* Start Supplied data *
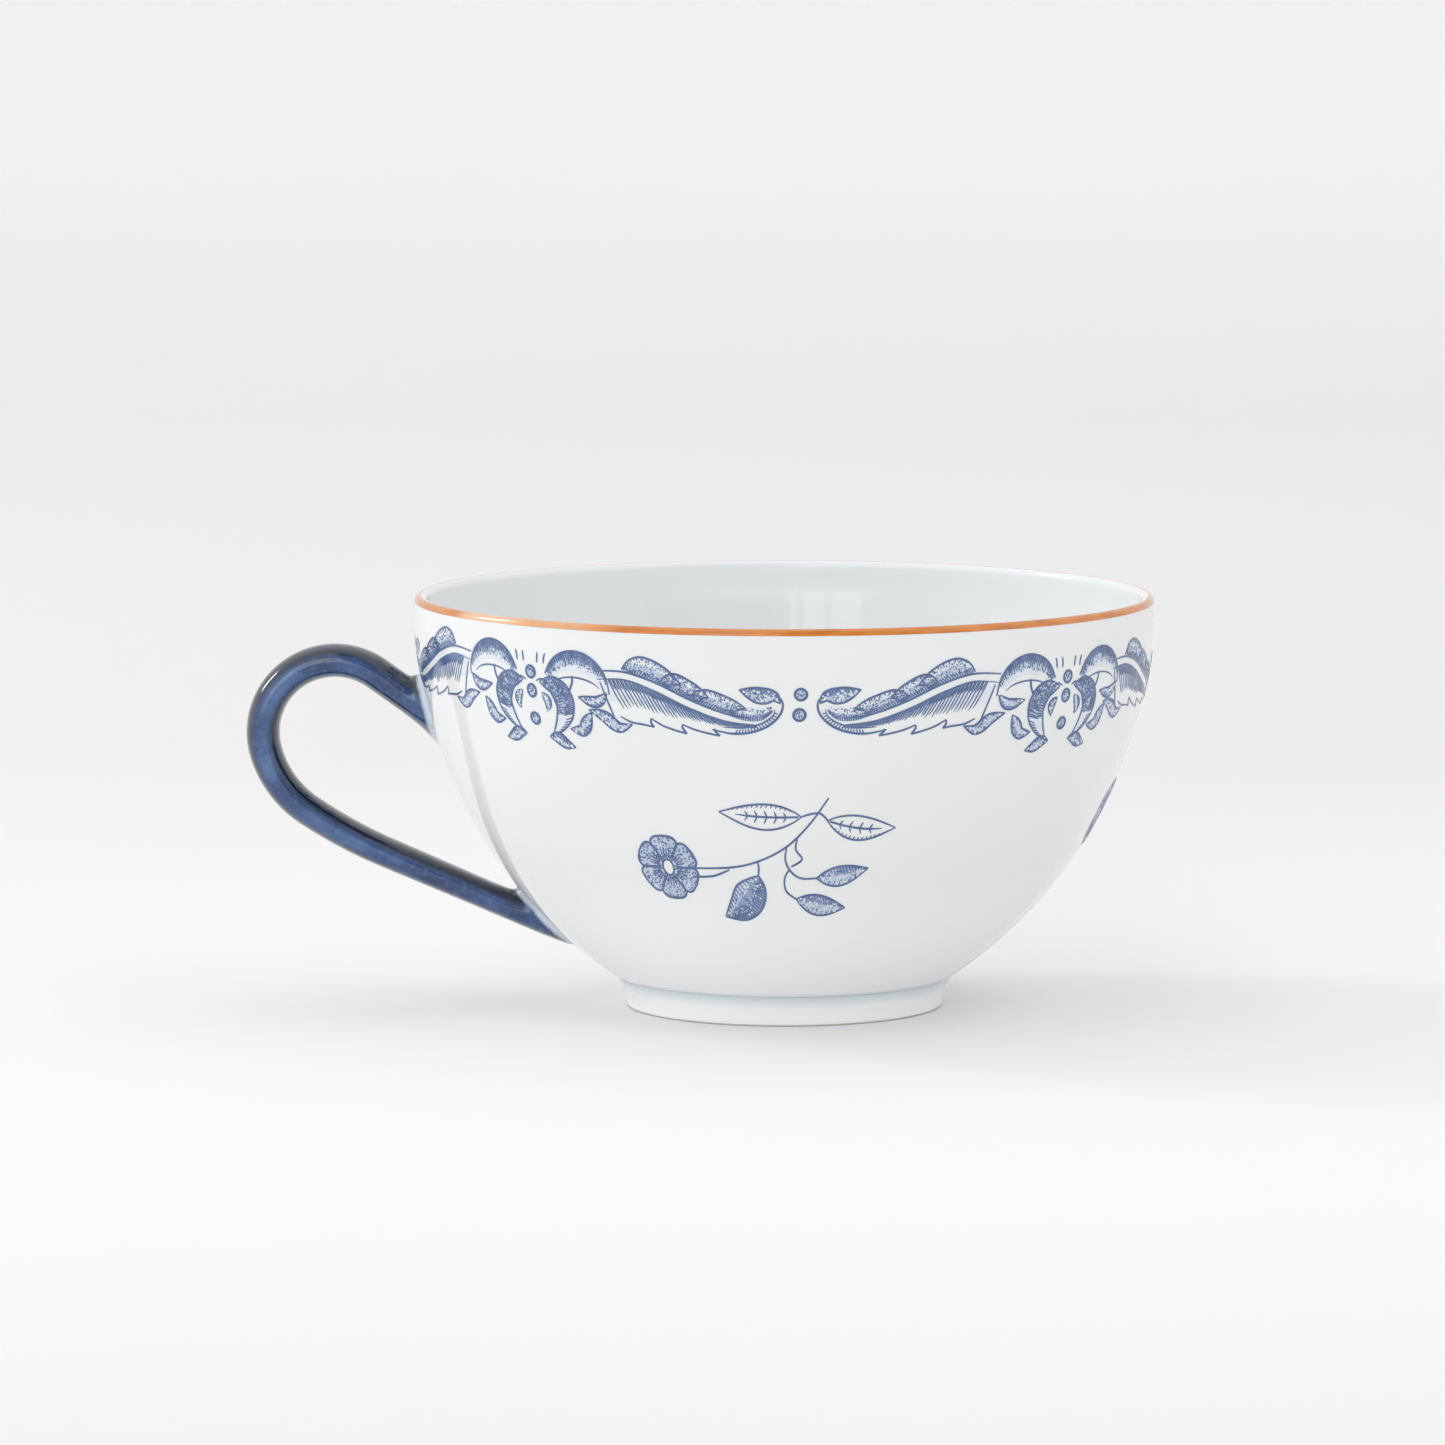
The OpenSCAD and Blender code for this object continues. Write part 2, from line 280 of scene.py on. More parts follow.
def bump(nodes, links, shader, height, distance, strength):
    node = nodes.new("ShaderNodeBump")
    node.inputs["Strength"].default_value = strength
    node.inputs["Distance"].default_value = distance
    links.new(height, node.inputs["Height"])
    links.new(node.outputs["Normal"], shader.inputs["Normal"])


def position(nodes, links, coordinates="Object"):
    """The X, Y and Z outputs of a point's coordinates."""
    place = nodes.new("ShaderNodeTexCoord")
    axes = nodes.new("ShaderNodeSeparateXYZ")
    links.new(place.outputs[coordinates], axes.inputs["Vector"])
    return axes.outputs


def span(nodes, links, value, low, high):
    """0 where value is at or below low, 1 where it is at or above high."""
    node = nodes.new("ShaderNodeMapRange")
    node.inputs["From Min"].default_value = low
    node.inputs["From Max"].default_value = high
    links.new(value, node.inputs["Value"])
    return node.outputs["Result"]


def height_span(nodes, links, low, high):
    """span of the height, in millimetres."""
    return span(nodes, links, position(nodes, links)["Z"], low * MM, high * MM)


# the first white is painted light: the lower wall's white, lightened as if lit from the floor below
FLOOR_LIT_WHITE = (0.945, 0.957, 0.960)
UPPER_WHITE = (0.815, 0.831, 0.834)
UPPER_WARM = (0.80, 0.812, 0.808)
POOLED_GLAZE = (0.60, 0.70, 0.75)


def porcelain_material():
    """White glaze with a faint blue cast, bluer where it pools above the foot. Painted light: from
    the upper wall down to the foot it is painted whiter, standing in for light thrown up from the
    floor."""
    material, nodes, links, shader = new_material("porcelain")
    cloud = noise(nodes, links, 28, 3)
    thin = mix(nodes, links, cloud, UPPER_WHITE, UPPER_WARM)
    # painted light: whiter from 24 mm down, fully at 5 mm and below, as if lit from the floor
    white = mix(nodes, links, height_span(nodes, links, 5, 24), FLOOR_LIT_WHITE, thin)
    pool = ramp(nodes, links, height_span(nodes, links, CREASE_Z - 1.8, CREASE_Z + 0.6), [
        (0.0, grey(0)), (0.45, grey(0.55)), (0.7, grey(0.8)), (1.0, grey(0)),
    ])
    links.new(mix(nodes, links, pool, white, POOLED_GLAZE), shader.inputs["Base Color"])
    shader.inputs["Subsurface Weight"].default_value = 0.12
    shader.inputs["Subsurface Radius"].default_value = (1.0, 0.95, 0.9)
    shader.inputs["Subsurface Scale"].default_value = 0.0015
    glaze(shader, 0.06, 0.0, 1.44)
    bump(nodes, links, shader, noise(nodes, links, 160, 2), 0.00005, 0.15)
    return material


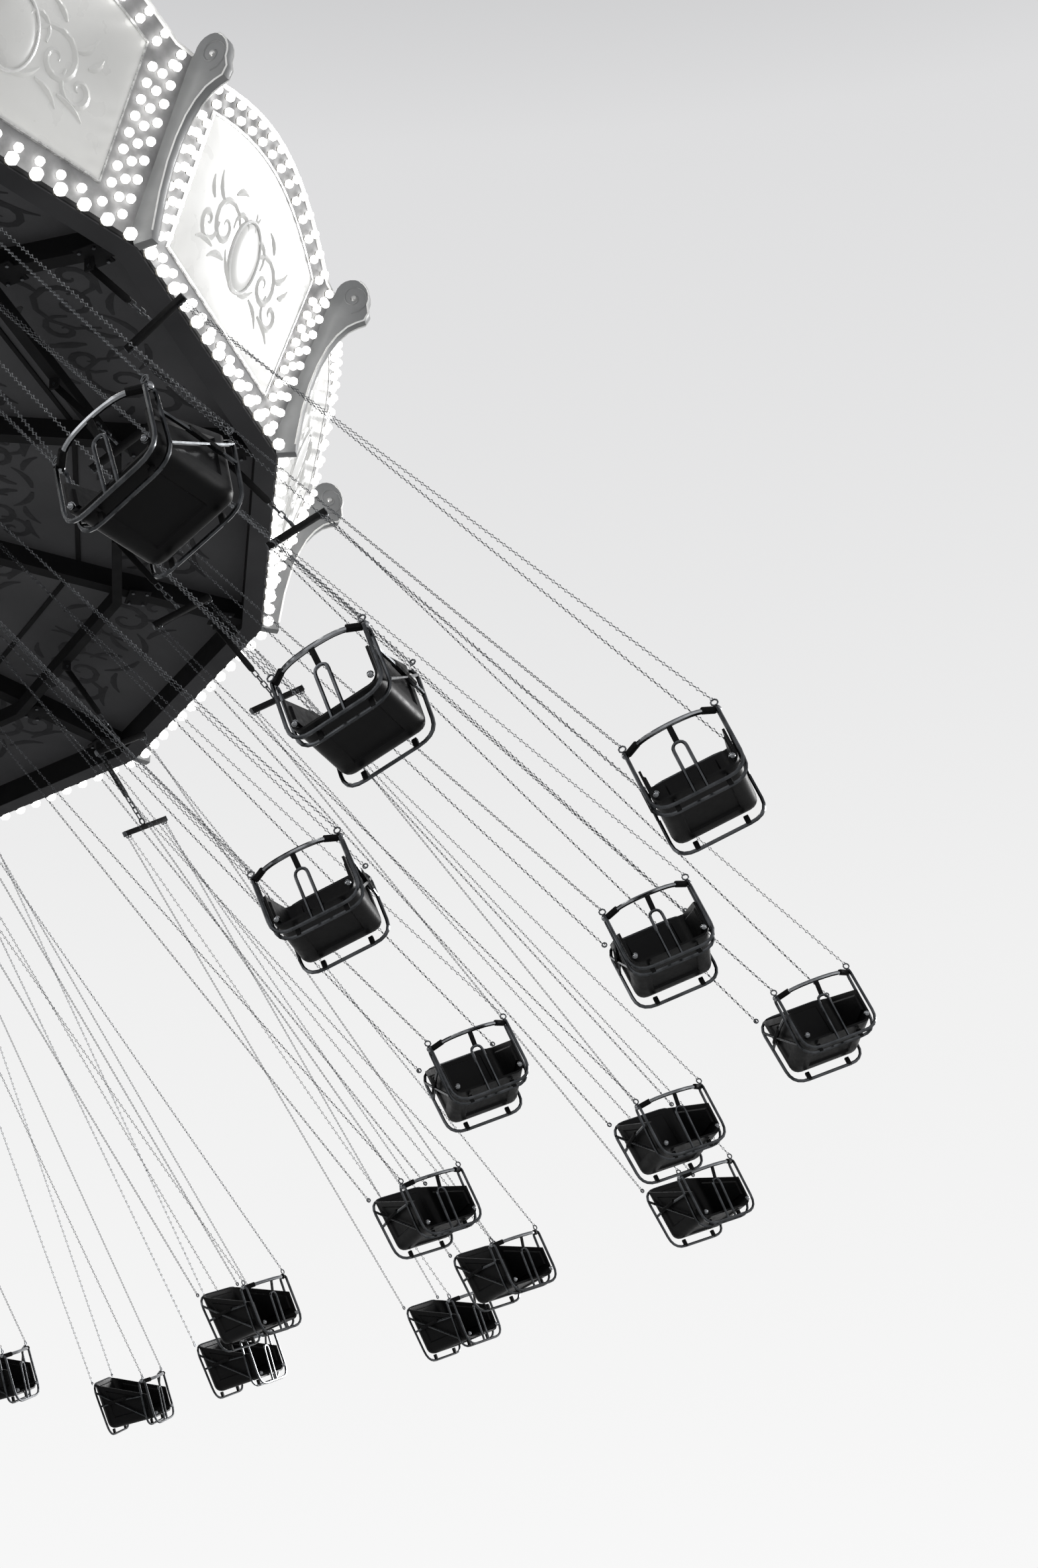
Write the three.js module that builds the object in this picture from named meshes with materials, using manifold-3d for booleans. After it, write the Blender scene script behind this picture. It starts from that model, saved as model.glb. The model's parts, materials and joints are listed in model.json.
* End Supplied data *
[Stated problem] Copy each record from above exactly, and include every line.

[Result for this exercise]
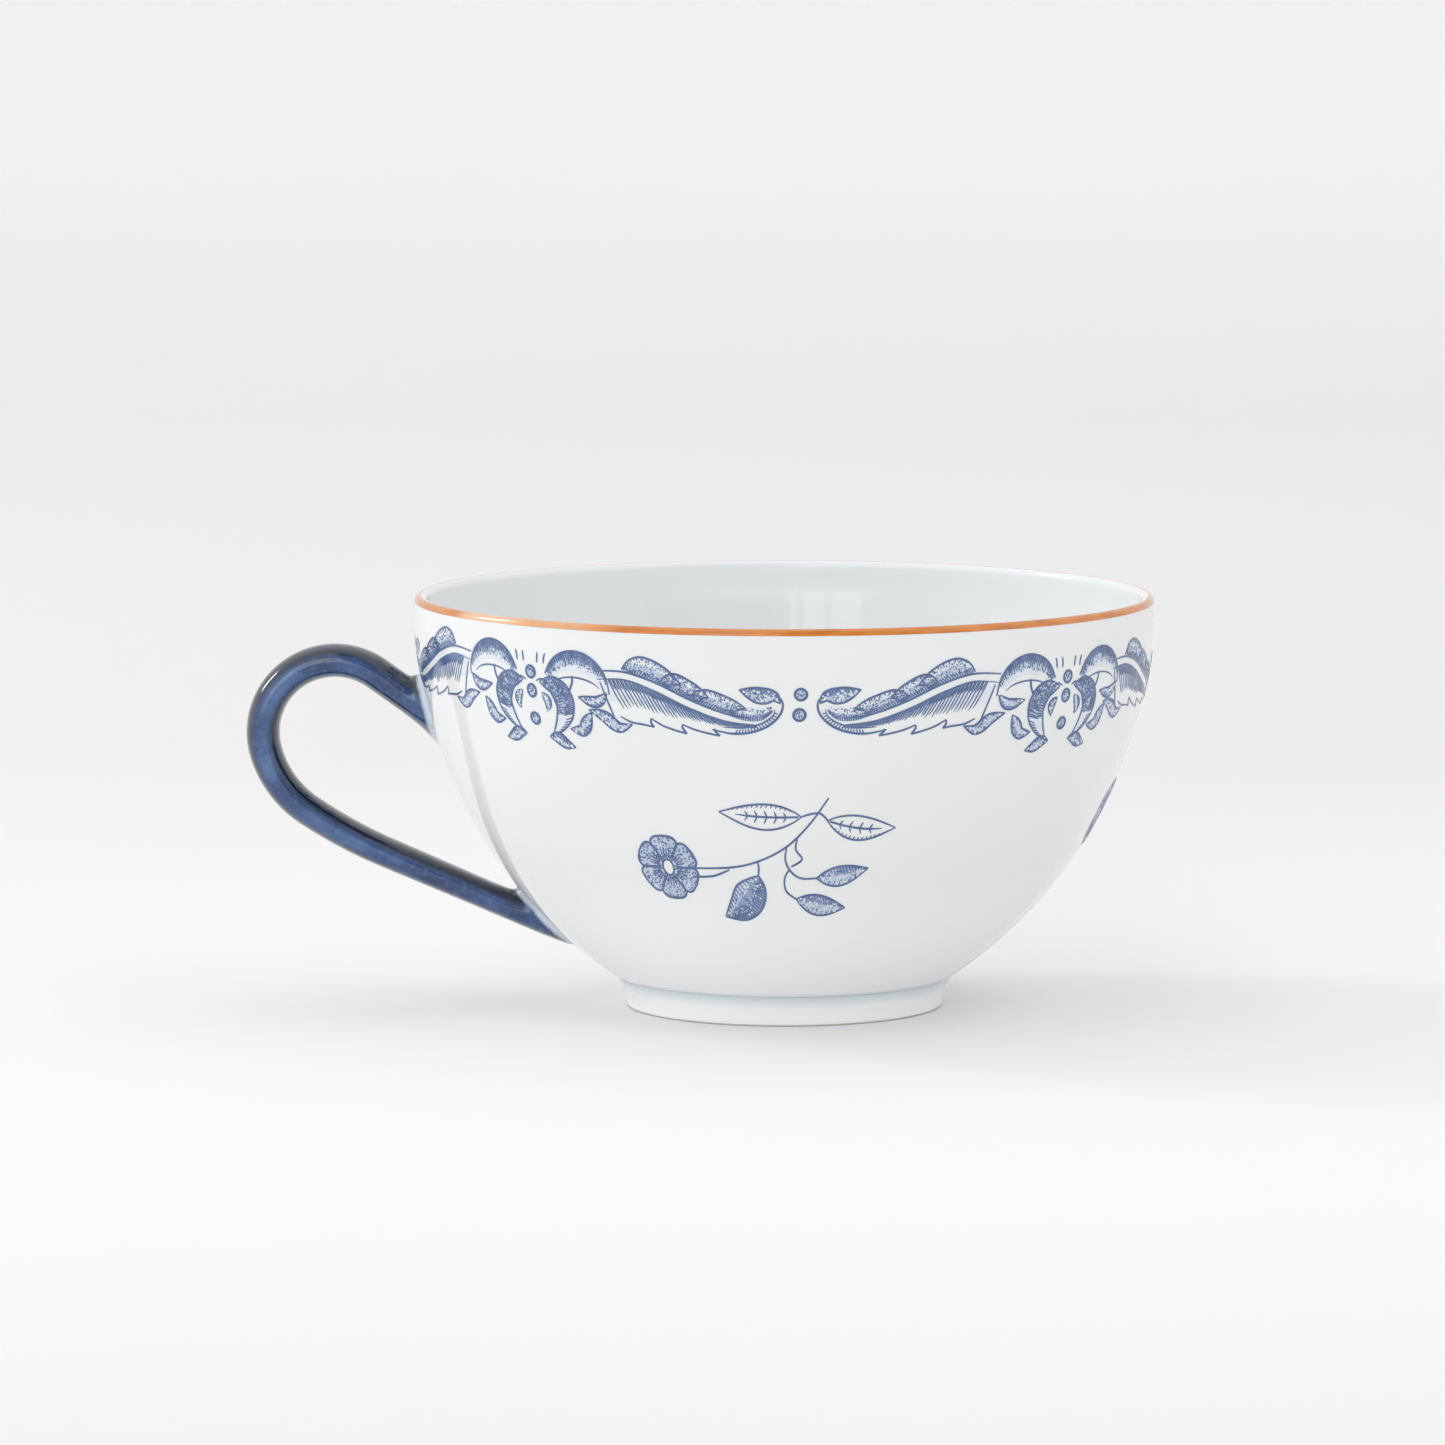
The OpenSCAD and Blender code for this object continues. Write part 2, from line 280 of scene.py on. More parts follow.
def bump(nodes, links, shader, height, distance, strength):
    node = nodes.new("ShaderNodeBump")
    node.inputs["Strength"].default_value = strength
    node.inputs["Distance"].default_value = distance
    links.new(height, node.inputs["Height"])
    links.new(node.outputs["Normal"], shader.inputs["Normal"])


def position(nodes, links, coordinates="Object"):
    """The X, Y and Z outputs of a point's coordinates."""
    place = nodes.new("ShaderNodeTexCoord")
    axes = nodes.new("ShaderNodeSeparateXYZ")
    links.new(place.outputs[coordinates], axes.inputs["Vector"])
    return axes.outputs


def span(nodes, links, value, low, high):
    """0 where value is at or below low, 1 where it is at or above high."""
    node = nodes.new("ShaderNodeMapRange")
    node.inputs["From Min"].default_value = low
    node.inputs["From Max"].default_value = high
    links.new(value, node.inputs["Value"])
    return node.outputs["Result"]


def height_span(nodes, links, low, high):
    """span of the height, in millimetres."""
    return span(nodes, links, position(nodes, links)["Z"], low * MM, high * MM)


# the first white is painted light: the lower wall's white, lightened as if lit from the floor below
FLOOR_LIT_WHITE = (0.945, 0.957, 0.960)
UPPER_WHITE = (0.815, 0.831, 0.834)
UPPER_WARM = (0.80, 0.812, 0.808)
POOLED_GLAZE = (0.60, 0.70, 0.75)


def porcelain_material():
    """White glaze with a faint blue cast, bluer where it pools above the foot. Painted light: from
    the upper wall down to the foot it is painted whiter, standing in for light thrown up from the
    floor."""
    material, nodes, links, shader = new_material("porcelain")
    cloud = noise(nodes, links, 28, 3)
    thin = mix(nodes, links, cloud, UPPER_WHITE, UPPER_WARM)
    # painted light: whiter from 24 mm down, fully at 5 mm and below, as if lit from the floor
    white = mix(nodes, links, height_span(nodes, links, 5, 24), FLOOR_LIT_WHITE, thin)
    pool = ramp(nodes, links, height_span(nodes, links, CREASE_Z - 1.8, CREASE_Z + 0.6), [
        (0.0, grey(0)), (0.45, grey(0.55)), (0.7, grey(0.8)), (1.0, grey(0)),
    ])
    links.new(mix(nodes, links, pool, white, POOLED_GLAZE), shader.inputs["Base Color"])
    shader.inputs["Subsurface Weight"].default_value = 0.12
    shader.inputs["Subsurface Radius"].default_value = (1.0, 0.95, 0.9)
    shader.inputs["Subsurface Scale"].default_value = 0.0015
    glaze(shader, 0.06, 0.0, 1.44)
    bump(nodes, links, shader, noise(nodes, links, 160, 2), 0.00005, 0.15)
    return material


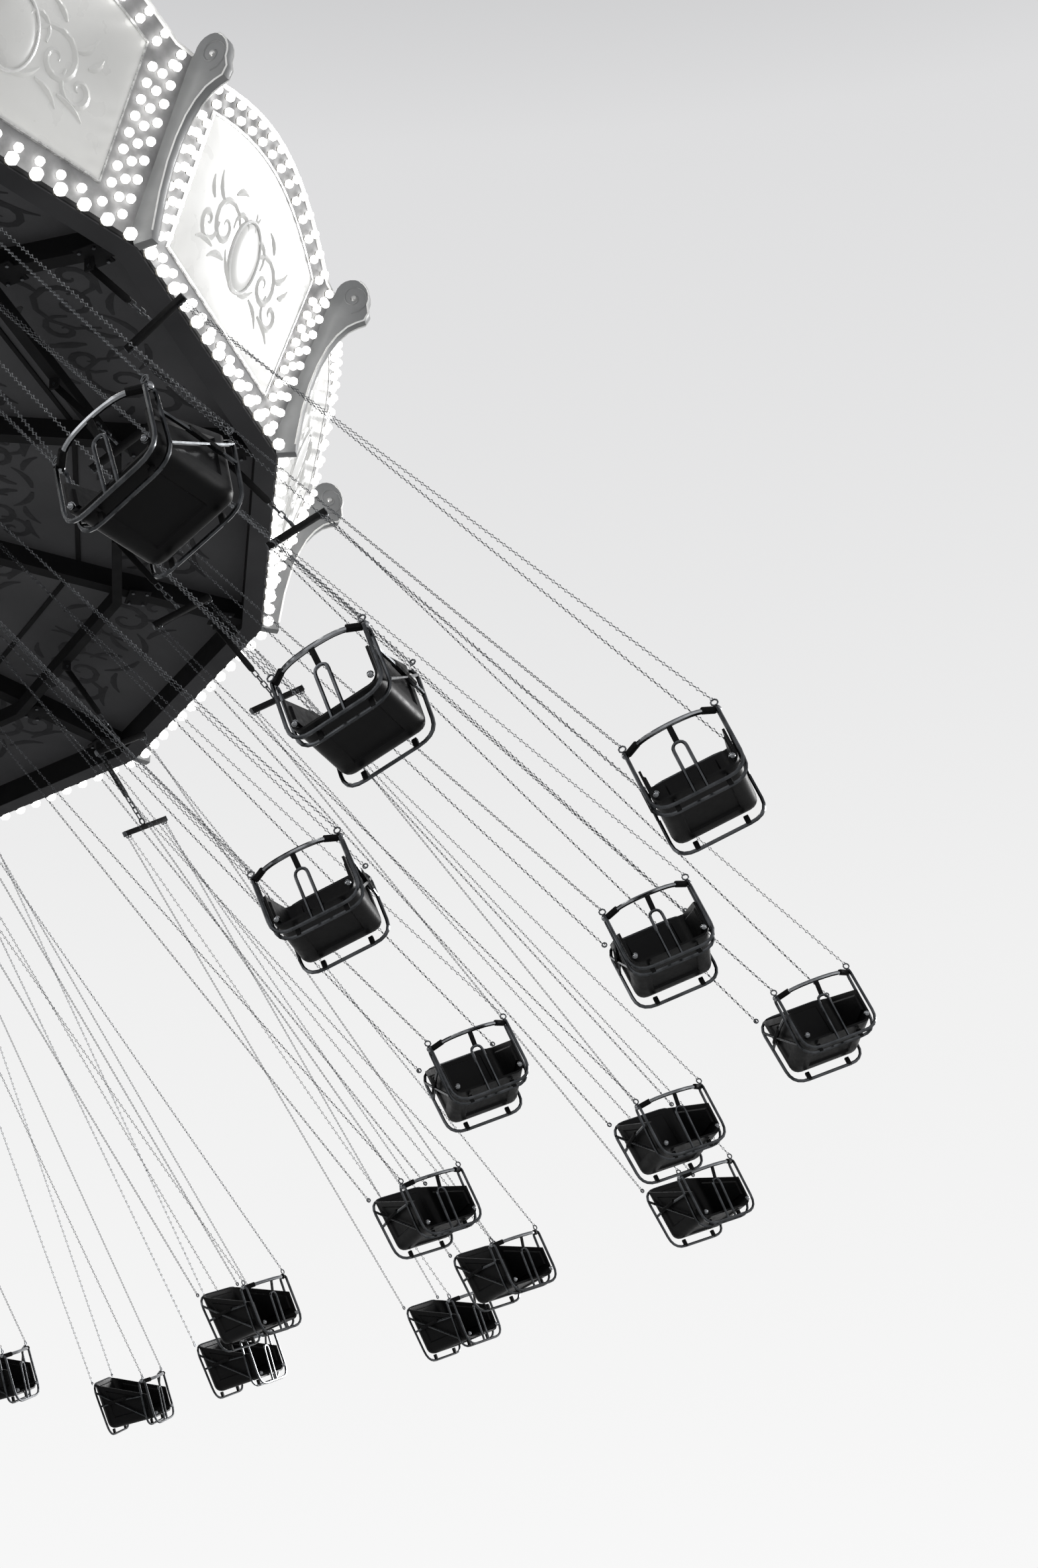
Write the three.js module that builds the object in this picture from named meshes with materials, using manifold-3d for booleans. After it, write the Blender scene script behind this picture. It starts from that model, saved as model.glb. The model's parts, materials and joints are listed in model.json.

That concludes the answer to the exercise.